On furigana: it's useful but also absolutely can be a crutch. Although you're generally going to want to acquire jukugo vocab from various sources and not just sound everything out after learning common kanji, that process of phonetically processing a compound word is a great workout for your fundamental kanji knowledge. On top of that, for whatever reason, I find it makes me feel like I've comprehended the text when I actually haven't, like the kid in the article with the dog story, though in this case it's lack of understanding through phonetic over, rather than under, emphasis.
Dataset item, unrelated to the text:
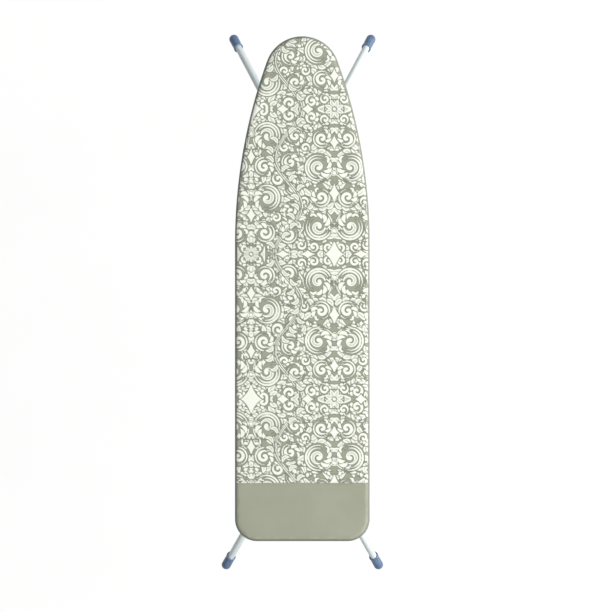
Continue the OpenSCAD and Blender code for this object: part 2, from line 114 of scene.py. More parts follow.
def rear_stations(step):
    """Right half from the seam to the end of the rear corner."""
    corner = arc(REAR_X, REAR_Y + CORNER_R, CORNER_R, 0.0, -math.pi / 2, step)
    return np.vstack([right_side(SEAM_Y, REAR_Y + CORNER_R, step), corner[1:]])


def lengths(stations):
    """Distance of each station along the run."""
    return np.concatenate([[0], np.cumsum(np.hypot(*np.diff(stations[:, :2], axis=0).T))])


def inward(stations, inset):
    """x and y of the stations moved inwards."""
    return stations[:, 0] - inset * stations[:, 2], stations[:, 1] - inset * stations[:, 3]


FRONT_LEN = lengths(front_stations(4))[-1]
REAR_LEN = lengths(rear_stations(4))[-1]
PERIMETER = 2 * (FRONT_LEN + REAR_LEN) + 2 * REAR_X


# ---------------------------------------------------------------- waves of the cloth
def smooth(start, end, value):
    t = np.clip((value - start) / (end - start), 0, 1)
    return t * t * (3 - 2 * t)


# Gathers of the hem: (waves round the perimeter, amplitude). Whole numbers make them close.
GATHERS = ((61, 0.28), (97, 0.34), (139, 0.42), (188, 0.42), (233, 0.34), (287, 0.22))
phase_rng = np.random.RandomState(5)
GATHER_PHASES = [phase_rng.uniform(0, 2 * math.pi) for _ in GATHERS]
GATHER_HEIGHT = 1.75

# Slight waves over the pad: amplitude, length in x, length in y, phase
PAD_WAVES = ((0.22, 41, 97, 0.6), (0.20, -88, 63, 2.1), (0.13, 23, -31, 0.0), (0.10, 37, 19, 1.0))


def gather(stations, t):
    """Gathers at perimeter coordinate t: 0 at the right seam, growing towards the nose.

    They are stronger where the outline faces along the board than on its long sides.
    """
    waves = sum(size * np.sin(2 * math.pi * count * t / PERIMETER + phase)
                for (count, size), phase in zip(GATHERS, GATHER_PHASES))
    return waves * (0.62 + 0.55 * np.sqrt(np.abs(stations[:, 3])))


def undulate(x, y):
    return sum(size * np.sin(x / length_x + y / length_y + phase)
               for size, length_x, length_y, phase in PAD_WAVES)


# ---------------------------------------------------------------- mesh helpers
def make(name, verts, faces, slot, body="board_top", replaced=None):
    """A smooth mesh object that rides on a body of the frame."""
    mesh = bpy.data.meshes.new(name)
    verts = [tuple(v) for v in np.asarray(verts, float) * MM]
    mesh.from_pydata(verts, [], [tuple(int(i) for i in face) for face in faces])
    mesh.validate(verbose=False)
    bm = bmesh.new()
    bm.from_mesh(mesh)
    bmesh.ops.recalc_face_normals(bm, faces=bm.faces)
    bm.to_mesh(mesh)
    bm.free()
    mesh.polygons.foreach_set("use_smooth", [True] * len(mesh.polygons))
    mesh.update()
    ob = bpy.data.objects.new(name, mesh)
    bpy.context.scene.collection.objects.link(ob)
    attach(ob, body)
    if replaced:
        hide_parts(replaced)
    return ob


def add_floats(ob, name, values):
    layer = ob.data.attributes.new(name, "FLOAT", "POINT")
    layer.data.foreach_set("value", np.asarray(values, np.float32))


def add_vectors(ob, name, values):
    layer = ob.data.attributes.new(name, "FLOAT_VECTOR", "POINT")
    layer.data.foreach_set("vector", np.asarray(values, np.float32).ravel())


def ring_quads(a, b):
    """Quads between two closed rings of vertex numbers."""
    count = len(a)
    return [(a[k], a[(k + 1) % count], b[(k + 1) % count], b[k]) for k in range(count)]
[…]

At least personally, it's easy to rip through the furigana reading and have my brain be like "yep, just turned all of those symbols into sounds, job done." That's probably part of why many resources, like https://www3.nhk.or.jp/news/easy/, allow you to quickly toggle them. Open a story and hit the 漢字の読み方を消す button.

> Furigana seems like a great idea to me and extremely useful. I expect that native learners use it and benefit from it.

So true, especially when you encounter a proper noun that includes kanjis. It's almost impossible to guess how to read them, even for native speakers, because the usual rules surrounding how to read kanjis are largely ignored when it comes to proper nouns.